THE CALCULUS OF MURDER

By

Pub Date: Nov. 17th, 1986
Publisher: St. Martin's

Dan Brodsky, semi-employed math Ph.D., does part-time work as subpoena-server and shamus in the Berkeley area--and here, in a pleasant, creaky debut, he's hired to collect evidence that might help to clear heiress Susan Melton of murder charges. Susan, you see, is the top suspect in the poisoning of her textile-mogul father, a crude tyrant who dropped dead during his 55th-birthday party at Le Petit Chateau restaurant. Was it quasi-radical Susan who slipped arsenic into Melton's wine? After all, she hated him and had just recently bought rat poison. But just about everyone at the party had reason to kill Melton--from his designer-brother (whom he cheated) to his son (whom he bullied) to the waiter. . .who turns out to be the son of an old victim of Melton's ruthless business tactics.

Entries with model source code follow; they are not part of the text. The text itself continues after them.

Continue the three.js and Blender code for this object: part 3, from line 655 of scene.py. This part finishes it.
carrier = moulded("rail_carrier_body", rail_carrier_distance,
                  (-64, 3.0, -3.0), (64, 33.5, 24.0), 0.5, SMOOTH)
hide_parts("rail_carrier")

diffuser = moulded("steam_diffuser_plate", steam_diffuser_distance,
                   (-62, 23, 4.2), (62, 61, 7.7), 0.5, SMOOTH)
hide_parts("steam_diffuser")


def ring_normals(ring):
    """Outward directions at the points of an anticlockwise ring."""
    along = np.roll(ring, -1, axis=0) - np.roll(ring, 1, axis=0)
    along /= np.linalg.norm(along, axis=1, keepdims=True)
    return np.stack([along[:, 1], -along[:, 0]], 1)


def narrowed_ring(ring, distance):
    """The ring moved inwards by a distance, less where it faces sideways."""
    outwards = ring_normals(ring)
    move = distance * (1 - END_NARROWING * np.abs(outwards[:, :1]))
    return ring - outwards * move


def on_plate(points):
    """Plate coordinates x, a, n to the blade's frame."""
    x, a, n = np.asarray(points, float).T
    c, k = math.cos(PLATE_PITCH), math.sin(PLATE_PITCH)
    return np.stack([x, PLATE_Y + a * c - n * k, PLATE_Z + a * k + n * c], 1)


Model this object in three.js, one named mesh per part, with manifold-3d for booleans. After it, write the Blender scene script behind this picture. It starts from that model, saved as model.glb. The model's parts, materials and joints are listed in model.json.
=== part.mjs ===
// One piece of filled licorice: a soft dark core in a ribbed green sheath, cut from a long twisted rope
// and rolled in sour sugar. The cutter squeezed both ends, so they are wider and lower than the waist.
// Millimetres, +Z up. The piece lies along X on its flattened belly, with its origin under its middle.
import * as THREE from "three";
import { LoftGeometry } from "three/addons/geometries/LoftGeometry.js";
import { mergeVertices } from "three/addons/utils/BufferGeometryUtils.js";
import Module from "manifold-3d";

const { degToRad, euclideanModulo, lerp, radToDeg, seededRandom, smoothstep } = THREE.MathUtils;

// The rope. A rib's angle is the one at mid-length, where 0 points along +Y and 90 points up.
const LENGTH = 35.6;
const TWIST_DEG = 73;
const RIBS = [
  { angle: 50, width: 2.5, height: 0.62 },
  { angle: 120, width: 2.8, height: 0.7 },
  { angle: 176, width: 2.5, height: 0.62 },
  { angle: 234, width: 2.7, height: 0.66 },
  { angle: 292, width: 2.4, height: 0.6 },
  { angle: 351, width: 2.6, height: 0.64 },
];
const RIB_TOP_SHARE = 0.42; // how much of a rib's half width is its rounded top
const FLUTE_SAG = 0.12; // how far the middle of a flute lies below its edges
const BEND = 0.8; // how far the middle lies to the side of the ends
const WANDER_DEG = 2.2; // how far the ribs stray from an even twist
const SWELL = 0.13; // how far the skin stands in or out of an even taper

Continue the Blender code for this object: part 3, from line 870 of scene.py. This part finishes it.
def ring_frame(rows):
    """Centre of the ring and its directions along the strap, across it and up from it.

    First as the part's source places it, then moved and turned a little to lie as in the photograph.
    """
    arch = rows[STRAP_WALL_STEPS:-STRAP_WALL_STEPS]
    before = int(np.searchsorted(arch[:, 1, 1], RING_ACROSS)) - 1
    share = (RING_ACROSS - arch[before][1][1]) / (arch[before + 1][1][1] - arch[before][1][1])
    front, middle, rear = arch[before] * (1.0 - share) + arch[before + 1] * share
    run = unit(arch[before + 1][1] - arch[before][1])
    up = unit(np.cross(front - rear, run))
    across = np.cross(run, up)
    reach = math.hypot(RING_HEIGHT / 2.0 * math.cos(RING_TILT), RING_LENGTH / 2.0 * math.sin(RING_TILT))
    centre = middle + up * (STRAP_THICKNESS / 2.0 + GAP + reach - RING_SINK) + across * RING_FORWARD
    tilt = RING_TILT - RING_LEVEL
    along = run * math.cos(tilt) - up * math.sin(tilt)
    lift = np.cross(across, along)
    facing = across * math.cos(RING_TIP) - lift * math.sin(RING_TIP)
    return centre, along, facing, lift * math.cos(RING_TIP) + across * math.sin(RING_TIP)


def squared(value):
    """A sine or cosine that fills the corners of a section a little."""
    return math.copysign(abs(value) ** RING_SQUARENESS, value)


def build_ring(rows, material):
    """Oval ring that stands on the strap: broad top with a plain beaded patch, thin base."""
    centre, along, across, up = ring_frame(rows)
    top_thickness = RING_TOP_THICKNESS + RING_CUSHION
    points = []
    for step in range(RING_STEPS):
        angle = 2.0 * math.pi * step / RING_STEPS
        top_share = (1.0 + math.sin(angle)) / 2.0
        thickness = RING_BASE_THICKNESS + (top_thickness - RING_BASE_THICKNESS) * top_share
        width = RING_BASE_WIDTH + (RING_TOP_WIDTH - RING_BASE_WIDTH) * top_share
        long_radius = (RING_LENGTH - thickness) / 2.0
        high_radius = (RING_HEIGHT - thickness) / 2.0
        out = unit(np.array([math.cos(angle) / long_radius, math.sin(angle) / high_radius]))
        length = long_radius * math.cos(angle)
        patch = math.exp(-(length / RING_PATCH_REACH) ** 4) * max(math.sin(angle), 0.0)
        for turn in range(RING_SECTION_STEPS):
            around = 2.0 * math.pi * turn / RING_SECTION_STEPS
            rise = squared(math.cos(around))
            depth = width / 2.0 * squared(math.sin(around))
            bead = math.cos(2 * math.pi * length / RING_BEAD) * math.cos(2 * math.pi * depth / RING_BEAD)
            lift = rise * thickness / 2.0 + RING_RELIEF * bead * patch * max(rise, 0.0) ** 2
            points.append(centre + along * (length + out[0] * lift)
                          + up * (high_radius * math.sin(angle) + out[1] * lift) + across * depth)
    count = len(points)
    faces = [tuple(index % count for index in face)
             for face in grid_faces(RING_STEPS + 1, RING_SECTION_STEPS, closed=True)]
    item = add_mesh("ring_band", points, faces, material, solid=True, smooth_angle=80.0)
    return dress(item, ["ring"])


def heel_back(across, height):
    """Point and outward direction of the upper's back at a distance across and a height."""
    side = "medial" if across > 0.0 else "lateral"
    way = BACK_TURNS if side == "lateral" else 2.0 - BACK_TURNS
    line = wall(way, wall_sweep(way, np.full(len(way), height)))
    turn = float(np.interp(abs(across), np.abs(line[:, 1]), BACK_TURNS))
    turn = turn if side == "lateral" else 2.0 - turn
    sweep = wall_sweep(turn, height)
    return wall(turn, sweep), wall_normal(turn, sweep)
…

So Brodsky does lots of interviews, reexamines the modus operandi of the poisoning again and again--and comes up with a scenario that the police (unconvincingly idiotic in their investigation) have missed entirely. The old-fashioned puzzle here is, in fact, fairly limp from start to finish. The pace is slowish, thanks to talky rehashings and considerable padding (Brodsky's academic ups-and-downs, his political-activist past, his cute car-troubles, etc.). Nonetheless: an agreeable newcomer, with a smidgin of romance, some likable characters, and a certain children-of-the-60's nostalgia.